Di balik kesederhanaannya, Rano punya mimpi yang terlalu besar untuk ukuran desanya.
Ia ingin seperti gadis-gadis kota yang dilihatnya di layar ponsel teman guru: berpakaian rapi, bicara lancar, menulis di blog, kuliah di universitas, berbicara tentang perubahan, tentang hak perempuan, tentang masa depan.
"Bagaimana mungkin aku bisa seperti mereka," gumam Rano suatu malam, duduk di depan rumah dengan lilin kecil di sampingnya, "kalau buku-buku di sekolah saja sudah usang dan robek?"
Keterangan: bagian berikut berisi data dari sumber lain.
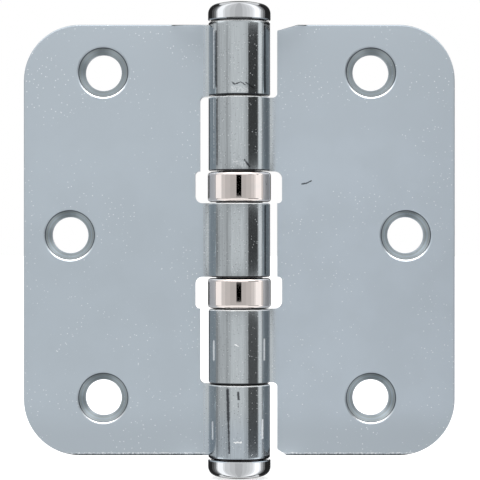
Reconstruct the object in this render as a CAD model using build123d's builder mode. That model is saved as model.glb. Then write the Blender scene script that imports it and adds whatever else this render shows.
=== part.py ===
"""Ball bearing butt hinge: two stamped sheet leaves rolled into five knuckles round one pin.

Units are millimetres. The pin stands along +Z with the origin at its middle. The hinge lies
open and flat: the jamb leaf reaches to -X, the door leaf to +X, and the countersunk faces
look to -Y. A thrust ball bearing sits between the second and third knuckle, and another
between the third and fourth, so the door's weight runs on balls and not on the knuckle ends.
"""

import os
from math import acos, asin, cos, degrees, radians, sin, sqrt

from build123d import *

# Leaves
sheet = 3.0
leaf_reach = 44.5
corner_radius = 11.5
closed_gap = 1.5
edge_roll = 0.25

# Barrel
pin_radius = 3.3
pin_clearance = 0.05
knuckle_length = 15.2
knuckle_gap = 0.25
knuckle_chamfer = 0.25
barrel_overrun = 0.4
swage_radius = 1.5
curl_seam = 0.25

# Notches that clear the other leaf's knuckles and the bearings
jamb_notch_clearance = 1.75
door_notch_clearance = 1.53
bearing_notch_step = 1.0
notch_corner = 1.0
bearing_notch_corner = 1.5
top_clip_width = 4.2
top_clip_height = 1.2
bottom_clip_width = 1.9
bottom_clip_height = 1.25

# Screw holes, countersunk at 90 degrees
screw_radius = 3.75
screw_sink_radius = 5.25
screw_sink_angle = 90.0
screw_sink_edge = 0.2
jamb_outer_screw_reach = 28.1
jamb_middle_screw_reach = 35.0
door_outer_screw_reach = 27.2
door_middle_screw_reach = 34.4
screw_pitch = 33.6
screw_rise = 1.0

# Thrust bearings
bearing_radius = 6.5
bearing_height = 6.4
bearing_float = 0.1
shell_wall = 0.6
shell_lip = 0.55
shell_inset = 0.1
shell_edge = 0.7
lip_reach = 1.0
running_clearance = 0.1
race_wall = 1.3
ball_radius = 0.8
ball_count = 8
groove_clearance = 0.03
race_spacing = 0.9
cage_thickness = 0.7
pocket_clearance = 0.05

# End caps and the pin inside the barrel
cap_radius = 6.45
cap_height = 4.3
cap_shoulder = 2.0
cap_crown_radius = 20.0
cap_foot_chamfer = 0.2
cap_groove_height = 0.3
cap_groove_depth = 0.9
spigot_length = 4.0
spigot_chamfer = 0.3
press_clearance = 0.01
pin_end_gap = 0.1
pin_chamfer = 0.4
knurl_count = 16
knurl_length = 7.0

# Barrel section and leaf planes
bore_radius = pin_radius + pin_clearance
barrel_radius = bore_radius + sheet
leaf_front = closed_gap / 2
leaf_back = leaf_front + sheet

# Heights up the barrel: the lower half is the mirror of the upper one
third_knuckle_top = knuckle_length / 2
bearing_bottom = third_knuckle_top + bearing_float
bearing_middle = bearing_bottom + bearing_height / 2
second_knuckle_bottom = bearing_bottom + bearing_height + bearing_float
second_knuckle_top = second_knuckle_bottom + knuckle_length
first_knuckle_bottom = second_knuckle_top + knuckle_gap
barrel_top = first_knuckle_bottom + knuckle_length
leaf_top = barrel_top - barrel_overrun

# The swaged neck: the sheet leaves the roll on a reverse bend and runs on as the flat leaf
roll_middle = bore_radius + sheet / 2
neck_middle = swage_radius + sheet / 2
neck_centre_y = leaf_back + swage_radius
neck_x = sqrt((roll_middle + neck_middle) ** 2 - neck_centre_y**2)
neck_angle = degrees(asin(neck_centre_y / (roll_middle + neck_middle)))
curl_end_angle = degrees(asin((leaf_front - curl_seam) / barrel_radius))
roll_angle = 360 - neck_angle + curl_end_angle


def on_circle(radius, angle):
    """Point at a radius from the pin's axis and an angle from +X, in degrees."""
    return radius * cos(radians(angle)), radius * sin(radians(angle))


# One knuckle of the door leaf, centred on the origin, in the true section of the rolled sheet
with BuildPart() as knuckle:
    with BuildSketch():
        with BuildLine():
            CenterArc((0, 0), barrel_radius, neck_angle, roll_angle)
            Line(on_circle(barrel_radius, curl_end_angle), on_circle(bore_radius, curl_end_angle))
            CenterArc((0, 0), bore_radius, neck_angle, roll_angle)
            CenterArc((neck_x, neck_centre_y), swage_radius + sheet, 180 + neck_angle, 90 - neck_angle)
            Line((neck_x, leaf_front), (neck_x, leaf_back))
            CenterArc((neck_x, neck_centre_y), swage_radius, 180 + neck_angle, 90 - neck_angle)
        make_face()
    extrude(amount=knuckle_length / 2, both=True)
    arcs = knuckle.edges().filter_by(GeomType.CIRCLE)
    chamfer(arcs.filter_by(lambda arc: abs(arc.radius - barrel_radius) < press_clearance), knuckle_chamfer)


def mirrored(corners):
    """The same corners below mid-height, in the order that closes the outline."""
    return [(x, -z, radius) for x, z, radius in reversed(corners)]


def make_leaf(side, corners, outer_screw_reach, middle_screw_reach, knuckle_heights):
    """A leaf on one side of the pin: its outline corners, how far out its screw holes are, and
    the middle height of each knuckle."""
    rolled = knuckle.part if side > 0 else mirror(knuckle.part, about=Plane.YZ)
    screws = [
        (outer_screw_reach, screw_rise + screw_pitch),
        (middle_screw_reach, screw_rise),
        (outer_screw_reach, screw_rise - screw_pitch),
    ]
    with BuildPart() as leaf:
        with BuildSketch(Plane.XZ.offset(-leaf_back)):
            with BuildLine():
                FilletPolyline(
                    [(side * x, z) for x, z, radius in corners],
                    radius=[radius for x, z, radius in corners],
                    close=True,
                )
            make_face()
        extrude(amount=sheet)

        # The punch rolls the front edge over along the leaf's outer sides
        deepest_notch = max(x for x, z, radius in corners if radius == bearing_notch_corner)
        front_edges = leaf.faces().sort_by(Axis.Y)[0].edges()
        fillet(front_edges.filter_by(lambda edge: abs(edge.center().X) > deepest_notch + edge_roll), edge_roll)

        with Locations([Plane((side * x, leaf_front, z), z_dir=(0, -1, 0)) for x, z in screws]):
            CounterSinkHole(screw_radius, screw_sink_radius, counter_sink_angle=screw_sink_angle)
        rims = leaf.edges().filter_by(GeomType.CIRCLE).filter_by(
            lambda rim: abs(rim.radius - screw_sink_radius) < press_clearance
        )
        chamfer(rims, screw_sink_edge)

        with Locations([(0, 0, height) for height in knuckle_heights]):
            add(rolled)
    return leaf.part


# Jamb leaf: knuckles one, three and five
jamb_notch = barrel_radius + jamb_notch_clearance
jamb_bearing_notch = jamb_notch + bearing_notch_step
step_corner = 0.9 * bearing_notch_step
jamb_corners = [
    (neck_x, third_knuckle_top, 0),
    (jamb_bearing_notch, third_knuckle_top, bearing_notch_corner),
    (jamb_bearing_notch, second_knuckle_bottom, step_corner),
    (jamb_notch, second_knuckle_bottom, 0),
    (jamb_notch, first_knuckle_bottom, notch_corner),
    (neck_x, first_knuckle_bottom, 0),
    (neck_x, leaf_top, 0),
    (leaf_reach, leaf_top, corner_radius),
]
first_knuckle_middle = first_knuckle_bottom + knuckle_length / 2
jamb_leaf = make_leaf(
    -1,
    jamb_corners + mirrored(jamb_corners),
    jamb_outer_screw_reach,
    jamb_middle_screw_reach,
    [first_knuckle_middle, 0, -first_knuckle_middle],
)
jamb_leaf.label = "jamb_leaf"


def door_half(clip_width, clip_height):
    """Corners of the door leaf above mid-height, with its inner corner clipped off."""
    door_notch = barrel_radius + door_notch_clearance
    door_bearing_notch = door_notch + bearing_notch_step
    return [
        (door_notch, third_knuckle_top, 0),
        (door_bearing_notch, third_knuckle_top, step_corner),
        (door_bearing_notch, second_knuckle_bottom, bearing_notch_corner),
        (neck_x, second_knuckle_bottom, 0),
        (neck_x, second_knuckle_top, 0),
        (door_notch, second_knuckle_top, notch_corner),
        (door_notch, leaf_top - clip_height, 0),
        (door_notch + clip_width, leaf_top, 0),
        (leaf_reach, leaf_top, corner_radius),
    ]


# Door leaf: knuckles two and four
door_corners = door_half(top_clip_width, top_clip_height)
door_corners += mirrored(door_half(bottom_clip_width, bottom_clip_height))
second_knuckle_middle = second_knuckle_bottom + knuckle_length / 2
door_leaf = make_leaf(
    1,
    door_corners,
    door_outer_screw_reach,
    door_middle_screw_reach,
    [second_knuckle_middle, -second_knuckle_middle],
)
door_leaf.label = "door_leaf"

# Pin: a plain ground rod, held by a knurled band in the top knuckle
spigot_bottom = barrel_top - spigot_length
pin_top = spigot_bottom - pin_end_gap
knurl_middle = (first_knuckle_bottom + pin_top) / 2
knurl_crest = bore_radius - press_clearance
with BuildPart() as pin:
    Cylinder(pin_radius, 2 * pin_top)
    chamfer(pin.edges().filter_by(GeomType.CIRCLE), pin_chamfer)
    with BuildSketch(Plane.XY.offset(knurl_middle - knurl_length / 2)):
        with PolarLocations(0, knurl_count):
            half_pitch = 180 / knurl_count
            Polygon(
                (0, 0),
                on_circle(pin_radius, -half_pitch / 2),
                (knurl_crest, 0),
                on_circle(pin_radius, half_pitch / 2),
                align=None,
            )
    extrude(amount=knurl_length)
pin.part.label = "pin"

# Top cap: a turned and chromed button with a spigot pressed into the end of the barrel
cap_top = barrel_top + cap_height
cap_foot = barrel_top + cap_groove_height
seat_radius = cap_radius - cap_groove_depth
crown_centre_z = cap_top - cap_crown_radius
crown_end_angle = degrees(acos(cap_radius / cap_crown_radius))
with BuildPart() as top_cap:
    with BuildSketch(Plane.XZ) as cap_section:
        with BuildLine():
            crown = CenterArc((0, crown_centre_z), cap_crown_radius, crown_end_angle, 90 - crown_end_angle)
            Polyline(
                crown @ 1,
                (0, spigot_bottom),
                (bore_radius - press_clearance, spigot_bottom),
                (bore_radius - press_clearance, barrel_top),
                (seat_radius, barrel_top),
                (seat_radius, cap_foot),
                (cap_radius, cap_foot),
                crown @ 0,
            )
        make_face()
        rim = cap_section.vertices().group_by(Axis.X)[-1].sort_by(Axis.Y)
        fillet(rim[1], cap_shoulder)
        foot = cap_section.vertices().group_by(Axis.X)[-1].sort_by(Axis.Y)
        chamfer(foot[0], cap_foot_chamfer)
        spigot_end = cap_section.vertices().group_by(Axis.Y)[0].sort_by(Axis.X)
        chamfer(spigot_end[1], spigot_chamfer)
    revolve(axis=Axis.Z)
top_cap.part.label = "top_cap"

# Bottom cap: the same button, upside down
with BuildPart() as bottom_cap:
    mirror(top_cap.part, about=Plane.XY)
bottom_cap.part.label = "bottom_cap"

# Sizes shared by the pieces of a thrust bearing, measured from its middle
half_height = bearing_height / 2
shell_half = half_height - shell_inset
shell_bore = bearing_radius - shell_wall
lip_radius = shell_bore - lip_reach
hub_radius = lip_radius - running_clearance
flange_radius = shell_bore - running_clearance
flange_top = shell_half - shell_lip - running_clearance
race_bore = hub_radius - race_wall
ball_pitch_radius = (race_bore + flange_radius) / 2
groove_radius = ball_radius + groove_clearance


def make_race(middle, way):
    """Washer with a ball groove, and a hub that stands out through the shell: way is +1 for up."""
    with BuildPart() as race:
        with BuildSketch(Plane.XZ):
            with BuildLine():
                Polyline(
                    (race_bore, middle + way * race_spacing / 2),
                    (flange_radius, middle + way * race_spacing / 2),
                    (flange_radius, middle + way * flange_top),
                    (hub_radius, middle + way * flange_top),
                    (hub_radius, middle + way * half_height),
                    (race_bore, middle + way * half_height),
                    close=True,
                )
            make_face()
            with Locations((ball_pitch_radius, middle)):
                Circle(groove_radius, mode=Mode.SUBTRACT)
        revolve(axis=Axis.Z)
    return race.part


def make_shell(middle):
    """Ring that wraps the bearing, with a lip turned in at each end over the races."""
    with BuildPart() as shell:
        with BuildSketch(Plane.XZ) as section:
            with Locations((lip_radius, middle)):
                Rectangle(bearing_radius - lip_radius, 2 * shell_half, align=(Align.MIN, Align.CENTER))
            fillet(section.vertices().group_by(Axis.X)[-1], shell_edge)
            with Locations((lip_radius, middle)):
                Rectangle(
                    lip_reach,
                    2 * (shell_half - shell_lip),
                    align=(Align.MIN, Align.CENTER),
                    mode=Mode.SUBTRACT,
                )
        revolve(axis=Axis.Z)
    return shell.part


def make_cage(middle):
    """Flat ring that keeps the balls apart, with a round pocket for each."""
    with BuildPart() as cage:
        with BuildSketch(Plane.XY.offset(middle - cage_thickness / 2)):
            Circle(flange_radius - running_clearance)
            Circle(race_bore + running_clearance, mode=Mode.SUBTRACT)
            with PolarLocations(ball_pitch_radius, ball_count):
                Circle(ball_radius + pocket_clearance, mode=Mode.SUBTRACT)
        extrude(amount=cage_thickness)
    return cage.part


def make_ball(middle, number):
    """One ball in its pocket, counted round from +X."""
    x, y = on_circle(ball_pitch_radius, number * 360 / ball_count)
    with BuildPart(Plane((x, y, middle))) as ball:
        Sphere(ball_radius)
    return ball.part


pieces = [jamb_leaf, door_leaf, pin.part, top_cap.part, bottom_cap.part]
for bearing, middle in {"upper": bearing_middle, "lower": -bearing_middle}.items():
    bearing_pieces = {
        "bearing_shell": make_shell(middle),
        "top_race": make_race(middle, 1),
        "bottom_race": make_race(middle, -1),
        "ball_cage": make_cage(middle),
    }
    for number in range(ball_count):
        bearing_pieces[f"ball_{number + 1:02d}"] = make_ball(middle, number)
    for name, piece in bearing_pieces.items():
        piece.label = f"{bearing}_{name}"
        pieces.append(piece)

os.makedirs("parts", exist_ok=True)
for piece in pieces:
    export_step(piece, f"parts/{piece.label}.step")
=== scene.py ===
# %% [markdown]
# # A ball bearing hinge, dressed and lit
#
# The shapes of this hinge come finished from a CAD model. Blender gives them their metal: zinc on
# the two leaves, chrome on the caps, nickel on the bearing rings, and bare steel and brass inside.
# The first cell loads that model. Its parts are never moved or reshaped here, and each one gets a
# procedural material that is made below from nodes.

# %% Load the model
import math

import bpy
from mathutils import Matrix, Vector


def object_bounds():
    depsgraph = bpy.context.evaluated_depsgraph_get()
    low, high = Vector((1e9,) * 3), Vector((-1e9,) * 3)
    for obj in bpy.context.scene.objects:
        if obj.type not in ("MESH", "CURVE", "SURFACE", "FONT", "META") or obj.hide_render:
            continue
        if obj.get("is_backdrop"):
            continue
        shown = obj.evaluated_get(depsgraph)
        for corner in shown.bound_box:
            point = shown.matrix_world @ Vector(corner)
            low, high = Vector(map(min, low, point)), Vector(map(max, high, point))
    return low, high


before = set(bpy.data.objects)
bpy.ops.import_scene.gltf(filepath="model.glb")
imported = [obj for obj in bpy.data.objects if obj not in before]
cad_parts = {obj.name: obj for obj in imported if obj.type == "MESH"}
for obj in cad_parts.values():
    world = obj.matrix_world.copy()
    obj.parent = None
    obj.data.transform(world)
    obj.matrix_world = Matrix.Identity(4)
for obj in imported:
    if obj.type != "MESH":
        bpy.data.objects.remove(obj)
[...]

Tapi Rano tak menyerah. Ia pinjam buku dari gurunya, membaca di bawah sinar rembulan, menulis di buku tulis bekas yang dikumpulkannya dari teman-temannya. Ia mulai menulis cerita pendek, puisi, dan opini tentang kehidupan desa, tentang perempuan yang dipaksa menikah muda, tentang anak-anak yang putus sekolah karena jarak. Ia mengunggahnya di sebuah platform kecil yang bisa diakses lewat hotspot di kantor pos kecamatan, tempat satu-satunya yang punya koneksi stabil.
Bulan demi bulan, Rano menulis.
Tapi tak pernah ada notifikasi yang menggembirakan.
Tak ada label "pilihan", tak ada sorotan, tak ada komentar.
Hanya angka pembaca yang kadang satu, kadang nol.
Sampai suatu hari, ia melihat unggahan seorang gadis dari Antananarivo  (kota besar) yang menulis dengan gaya santai, cepat, dan dalam bahasa campur yang lucu. Dalam hitungan jam, tulisan itu jadi viral. Label "pilihan" muncul. Banyak komentar. Banyak like.
Rano menatap layar ponselnya, lalu menutup mata.
"Aku menulis dari hati, dari pengalaman nyata... tapi tak ada yang peduli. Dia menulis asal, tapi semua menyukai. Apa aku memang tidak cukup baik?"
Ia berhenti menulis selama tiga minggu.
Tidak karena kehabisan ide, tapi karena hatinya terlalu lelah.
Ia mulai meragukan segalanya.
"Mungkin aku memang hanya gadis desa. Tidak pantas bermimpi terlalu tinggi."
Tapi suatu pagi, saat membantu ibunya di pasar desa, seorang perempuan paruh baya mendekatinya.
"Kamu Rano, kan? Anak yang suka menulis?"